*Task*.
Write out the listing in full, matching it word for word.
Start of Data
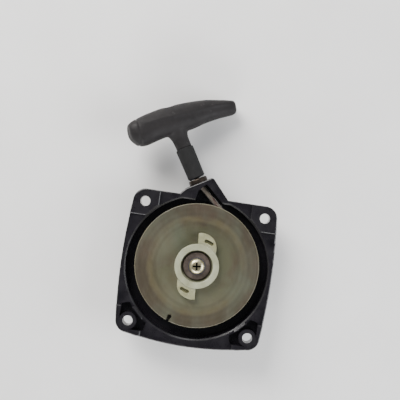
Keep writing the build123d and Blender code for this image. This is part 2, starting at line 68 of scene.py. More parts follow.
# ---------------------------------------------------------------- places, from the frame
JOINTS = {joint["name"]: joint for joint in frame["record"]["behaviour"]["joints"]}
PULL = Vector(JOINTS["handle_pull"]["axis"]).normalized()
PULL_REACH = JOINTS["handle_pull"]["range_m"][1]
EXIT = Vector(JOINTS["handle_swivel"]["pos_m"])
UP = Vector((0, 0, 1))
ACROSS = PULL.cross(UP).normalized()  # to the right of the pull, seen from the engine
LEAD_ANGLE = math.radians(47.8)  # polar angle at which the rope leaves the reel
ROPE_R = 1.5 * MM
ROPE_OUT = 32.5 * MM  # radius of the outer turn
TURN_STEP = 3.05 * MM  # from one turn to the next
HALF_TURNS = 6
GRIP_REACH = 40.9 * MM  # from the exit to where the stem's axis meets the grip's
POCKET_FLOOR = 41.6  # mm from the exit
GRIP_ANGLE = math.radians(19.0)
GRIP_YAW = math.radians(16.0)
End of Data
*Exercise response*.
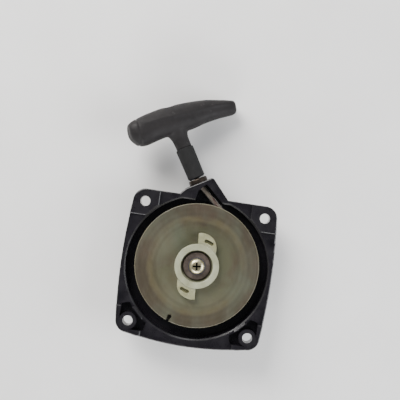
Keep writing the build123d and Blender code for this image. This is part 2, starting at line 68 of scene.py. More parts follow.
# ---------------------------------------------------------------- places, from the frame
JOINTS = {joint["name"]: joint for joint in frame["record"]["behaviour"]["joints"]}
PULL = Vector(JOINTS["handle_pull"]["axis"]).normalized()
PULL_REACH = JOINTS["handle_pull"]["range_m"][1]
EXIT = Vector(JOINTS["handle_swivel"]["pos_m"])
UP = Vector((0, 0, 1))
ACROSS = PULL.cross(UP).normalized()  # to the right of the pull, seen from the engine
LEAD_ANGLE = math.radians(47.8)  # polar angle at which the rope leaves the reel
ROPE_R = 1.5 * MM
ROPE_OUT = 32.5 * MM  # radius of the outer turn
TURN_STEP = 3.05 * MM  # from one turn to the next
HALF_TURNS = 6
GRIP_REACH = 40.9 * MM  # from the exit to where the stem's axis meets the grip's
POCKET_FLOOR = 41.6  # mm from the exit
GRIP_ANGLE = math.radians(19.0)
GRIP_YAW = math.radians(16.0)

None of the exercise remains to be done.